17. The audio system of claim 10, wherein the environment further includes at least one audio pick-up region assigned to the at least one microphone, the at least one microphone configured to generate one or more of the audio signals based on audio produced by an audio source detected within the at least one audio pick-up region.
18. An audio system located in an environment, the audio system comprising:
a plurality of audio devices including at least one microphone configured to generate audio signals based on captured audio;
a user interface configured to receive one or more user inputs; and
one or more processors in communication with the user interface and the plurality of audio devices, the one or more processors configured to:
create a plurality of audio zones within the environment at locations indicated by the one or more user inputs;
receive audio activity information associated with the audio signals generated by the at least one microphone; and
based on the audio activity information, assign each of the plurality of audio zones to a select one of the plurality of audio devices,
wherein the plurality of audio zones comprises: one or more inclusion zones for capturing desired audio, and one or more exclusion zones for removing undesired audio.

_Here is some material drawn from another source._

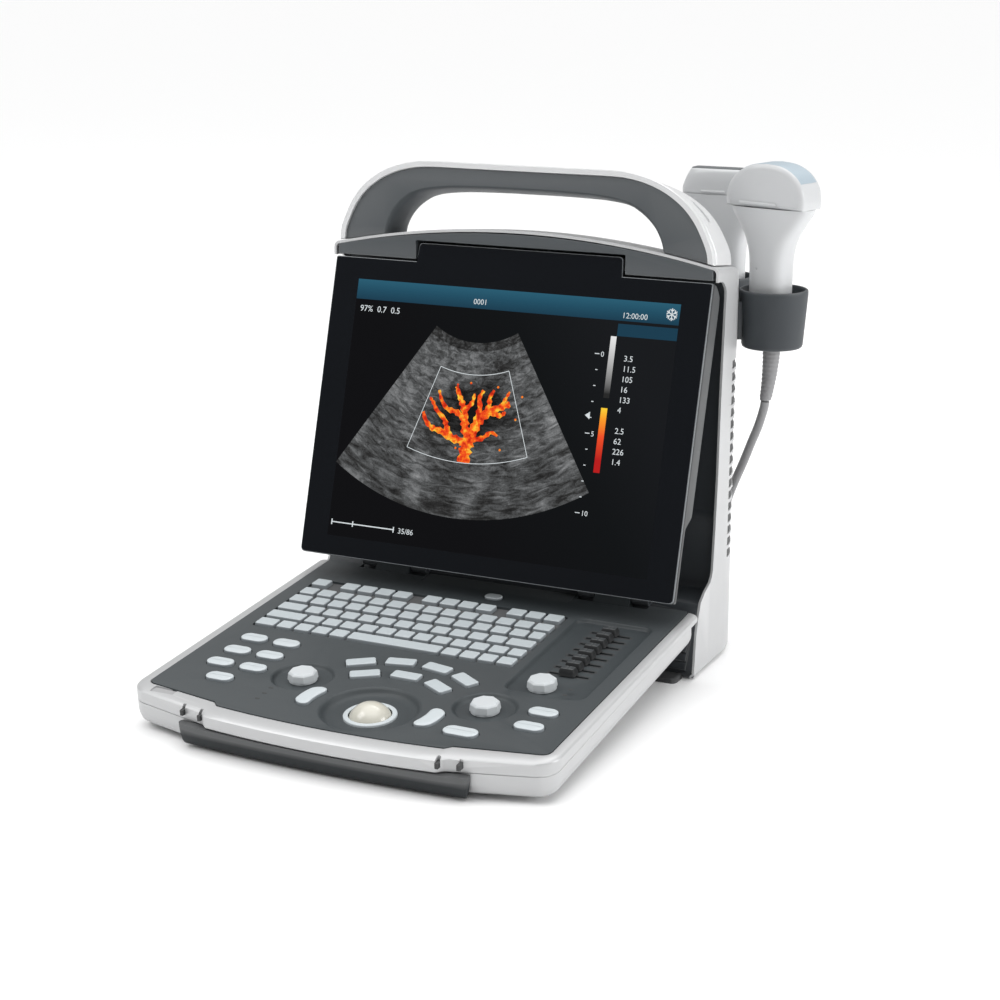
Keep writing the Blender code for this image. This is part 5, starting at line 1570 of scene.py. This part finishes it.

19. The audio system of claim 18, wherein the audio activity information comprises an audio source location and an audio quality score for a given audio signal, and the one or more processors are further configured to: based on the audio quality score indicating a presence of off-axis audio, create a modification zone at or near the corresponding audio source location; and process the given audio signal to correct the off-axis audio.
20. The audio system of claim 18, wherein the user interface is configured to receive a second user input and the one or more processors are further configured to: change one or more boundaries of a select one of the plurality of audio zones based on the second user input.